Regardless of whether or not you carry a gun for a living, you should understand that the dynamics of a gunfight are chaotic and unpredictable. Most human beings are only able to process and react to information in .38 of a second, which means that if you are conditioning yourself to press the trigger at .08 of a second, you’re setting yourself up for trouble, both legally and ethically. It is impossible to process information and make an accurate assessment in .08 of a second time. To shoot a follow-up shot means that you can be judged on the effectiveness of the first, on a dangerous claim when sitting in a courtroom.

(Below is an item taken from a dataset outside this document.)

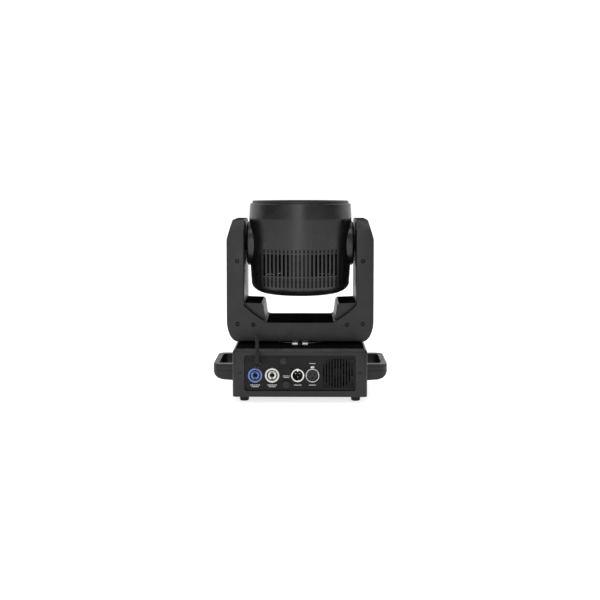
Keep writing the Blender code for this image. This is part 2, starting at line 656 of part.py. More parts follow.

In the aftermath of an armed conflict, you will be asked to describe the effectiveness of every round you fired. When you add cognitive distortions, the adrenaline, the stress and the uncertainty that most people experience after a shooting, articulating how you shot can be a Herculean task. Protect yourself post-shooting. When you train, try to incorporate force-on-force, target discrimination, use of cover, accuracy at reasonable distances and movement.
Surviving the consequences of an armed encounter is just as important as surviving the encounter itself. Many people, including trained warriors, have found the stress to be more than they could bear. Set yourself up for success both pre- and post-shooting. Seek varied training including training outside of the firearms realm so that you don’t always have to rely on your firearm. Having options is a good thing.
Competition is another a great way to improve your gun-handling skills and learn to shoot under stress. I encourage everyone to compete frequently and in as many disciplines as possible. Anyone who thinks that Springfield Armory’s Rob Leatham or Smith & Wesson’s Jerry Miculek wouldn’t do well in a gunfight are crazy. Performance like theirs is why some of the busiest units in the Department of Defense seek instruction from high-level competitors just like them.
Log your training and certifications, as well as your practice sessions in a training journal. Stay current with the laws in your jurisdiction because laws change often and ignorance is not a legal defense. My last piece of advice is to consider carrying insurance offered by a reputable company. The bills in the aftermath of a shooting will add up fast, and the monthly fees for insurance are very reasonable. Being prepared is a burden, but it is a lighter than the weight of being unprepared.